One thing we can reliably expect in any presidential campaign is that each side will complain that the other side's attacks are beyond the pale of civilized politics. Back in August, New York magazine writer John Heilmann tweeted "Truth: 2012 will be most negative pres campaign of our lifetimes" (I ridiculed the notion here). News flash: Campaigns often involve candidates criticizing each other, and this one will be no different. So Ben Smith explains that once again, Barack Obama is preparing a relentlessly negative campaign that will nonetheless not leave him tarred as a meanie. This will be accomplished through some combination of grand master-level jiu-jitsu and hypnotism:
Attack politics, of course, are more the norm than the outlier in American politics. But while slash-and-burn attacks typically damage both candidates-see, for instance, George Bush's low approval numbers when he was re-elected-Obama has so far pulled off the difficult trick of remaining broadly personally popular even as Americans are unhappy with some of his policies and with the direction of the country, and taking little blame for tough tactics.
George Bush's low approval ratings had nothing to do with him criticizing John Kerry -- you might remember that there was a weak economy and a disastrous war going on at the time. But anyhow, a couple of points are worth making. First, candidates rarely if ever get punished for being critical of their opponents. The only time that anyone suffers from delivering an attack is when the opponent successfully makes the attack itself the subject of a counterattack. This isn't easy to do, but it can be done, if the fact that Candidate A is launching vicious personal attacks on Candidate B can be presented persuasively as an indictment of Candidate A's character. But with a presidential campaign, unlike a race for a lesser office, voters get to know the candidates pretty well. It won't be possible to persuade people to believe something about Barack Obama that they never considered before. And "mean" just isn't one of the things people already think about him. So unless he starts insulting Romney's kids or something, it will be awfully hard to convince anyone that the conduct of the campaign is a reason to change their votes.
Second, the candidate remaining above the fray while his surrogates do the real nasty attacking is how most presidential campaigns are waged. The trick is to have aides and allies go out and say the really nasty stuff, while the candidate says things that remind voters of the really nasty stuff, while sounding like a basically polite person who just has some disagreements with his opponent. That's not just what Barack Obama has done and will do, but what most candidates do.

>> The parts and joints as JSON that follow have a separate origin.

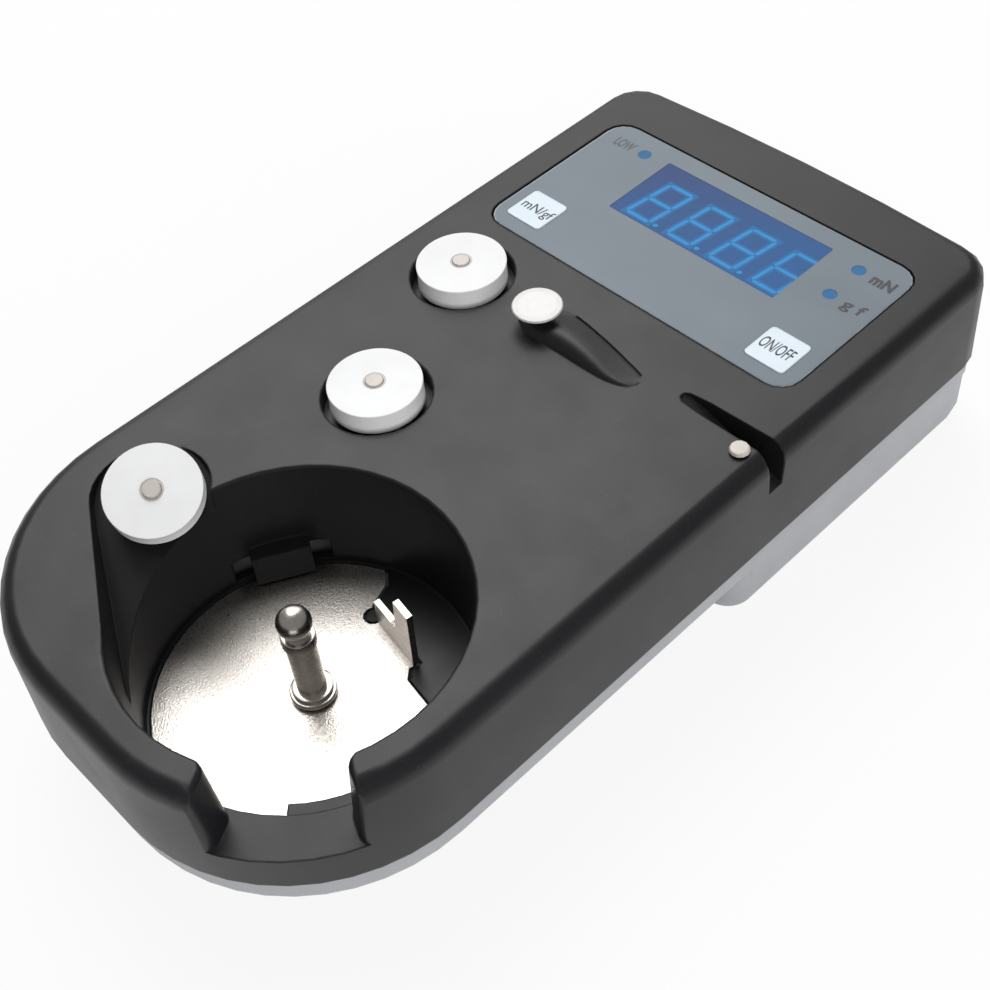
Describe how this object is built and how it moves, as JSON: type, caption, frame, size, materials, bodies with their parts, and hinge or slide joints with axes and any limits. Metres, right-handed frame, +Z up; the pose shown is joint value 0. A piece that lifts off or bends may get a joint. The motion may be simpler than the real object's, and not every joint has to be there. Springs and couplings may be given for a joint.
{
  "type": "thread tension meter",
  "caption": "Hand-sized digital thread tension meter with a round bobbin well, thread rollers, a guide post, a thread slot and a display panel.",
  "frame": {"origin": "middle of the plan, at the height of the underside that it rests on", "axes": "+X across to the right, +Y from the bobbin well to the display, +Z up"},
  "size_m": [0.065, 0.126, 0.0305],
  "materials": {
    "cover_black": "soft black, fine grain",
    "base_grey": "satin grey",
    "panel_film": "printed membrane, soft gloss",
    "window_blue": "tinted, clear gloss",
    "lamp_blue": "clear gloss",
    "roller_white": "smooth white",
    "button_white": "smooth white",
    "nickel": "warm nickel plate",
    "steel": "fine turned",
    "aluminium": "milled",
    "board_green": "solder mask",
    "black_plastic": "moulded",
    "battery_jacket": "plain jacket on steel",
    "ribbon_grey": "flat cable"
  },
  "bodies": {
    "case": {"top_cover": "cover_black", "base_shell": "base_grey", "display_overlay": "panel_film", "display_window": "window_blue", "lamp_low": "lamp_blue", "lamp_upper": "lamp_blue", "lamp_lower": "lamp_blue", "guide_post": "steel", "slot_pin": "steel", "axle_exit": "steel", "axle_sensing": "steel", "axle_inclined": "steel", "bobbin_plate": "nickel", "bobbin_post": "steel", "post_screw": "steel", "battery_contact_left": "nickel", "battery_contact_right": "nickel", "battery_1": "battery_jacket", "battery_2": "battery_jacket", "circuit_board": "board_green", "display_module": "black_plastic", "processor_chip": "black_plastic", "amplifier_chip": "black_plastic", "switch_unit": "black_plastic", "switch_power": "black_plastic", "board_screw_1": "steel", "board_screw_2": "steel", "load_cell": "aluminium", "load_cell_screw_1": "steel", "load_cell_screw_2": "steel", "sensor_ribbon": "ribbon_grey", "case_screw_1": "steel", "case_screw_2": "steel", "case_screw_3": "steel", "case_screw_4": "steel", "case_screw_5": "steel"},
    "exit_roller": {"roller_exit": "roller_white"},
    "sensing_roller": {"roller_sensing": "roller_white"},
    "inclined_roller": {"roller_inclined": "roller_white"},
    "unit_button": {"button_unit": "button_white"},
    "power_button": {"button_power": "button_white"},
    "door": {"battery_door": "base_grey"}
  },
  "joints": [
    {"name": "exit_roller_spin", "type": "hinge", "parent": "case", "child": "exit_roller", "pos_m": [-0.01918, 0.01373, 0.02855], "axis": [0, 0, 1], "continuous": true},
    {"name": "sensing_roller_spin", "type": "hinge", "parent": "case", "child": "sensing_roller", "pos_m": [-0.01098, -0.0087, 0.02855], "axis": [0, 0, 1], "continuous": true},
    {"name": "inclined_roller_spin", "type": "hinge", "parent": "case", "child": "inclined_roller", "pos_m": [-0.0172, -0.038, 0.0285], "axis": [0.2936, -0.2056, 0.9336], "continuous": true},
    {"name": "unit_button_press", "type": "slide", "parent": "case", "child": "unit_button", "axis": [0, 0, -1], "range_m": [0, 0.0004], "stiffness_N_per_m": 500, "springref_m": -0.0005},
    {"name": "power_button_press", "type": "slide", "parent": "case", "child": "power_button", "axis": [0, 0, -1], "range_m": [0, 0.0004], "stiffness_N_per_m": 500, "springref_m": -0.0005},
    {"name": "door_slide", "type": "slide", "parent": "case", "child": "door", "axis": [0, -1, 0], "range_m": [0, 0.006]}
  ]
}
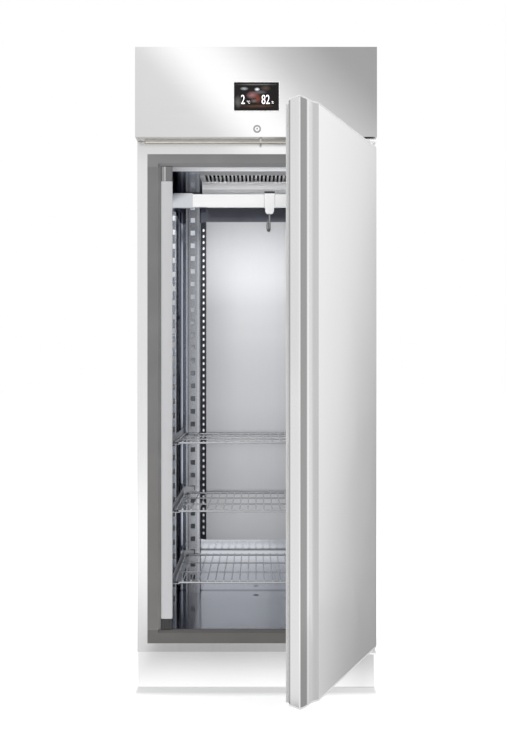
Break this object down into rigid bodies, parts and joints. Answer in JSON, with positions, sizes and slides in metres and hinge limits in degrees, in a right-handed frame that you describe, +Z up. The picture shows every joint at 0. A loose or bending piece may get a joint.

You can accomplish that in a presidential campaign because there is room for lots of surrogates speaking on your behalf. If you're running for Congress, reporters aren't going to write hundreds of stories about what your campaign manager or other friendly politicians think of the race, complete with lots of quotes allowing them to rip the stuffing out of your opponent. But presidential campaigns do offer plenty of those opportunities, so campaigns try to make the most of them. Some do it more deftly than others, but they all do it.
Finally, it's important that we keep in mind that there is nothing wrong with being "negative." It's OK for a candidate to criticize his/her opponent. If the criticism is accurate, fair, relevant, and not overly personal, then it ought to be part of the debate. Those are the criteria that matter. A race in which both sides only talked about themselves would be both boring and uninformative. It's perfectly fine for Rick Perry to say that the health-care plan Mitt Romney passed in Massachusetts is incompatible with Republican values. It's perfectly fine for Mitt Romney to say that Barack Obama's record of killing terrorist leaders and extricating America from endless wars indicates a troubling lack of unthinking belligerence. And it's perfectly fine for Barack Obama to say that Mitt Romney seems to shift his positions on issues to suit political expediency. All of those criticisms, whether you find them persuasive or absurd, have at least something to do with what the next presidency will be about.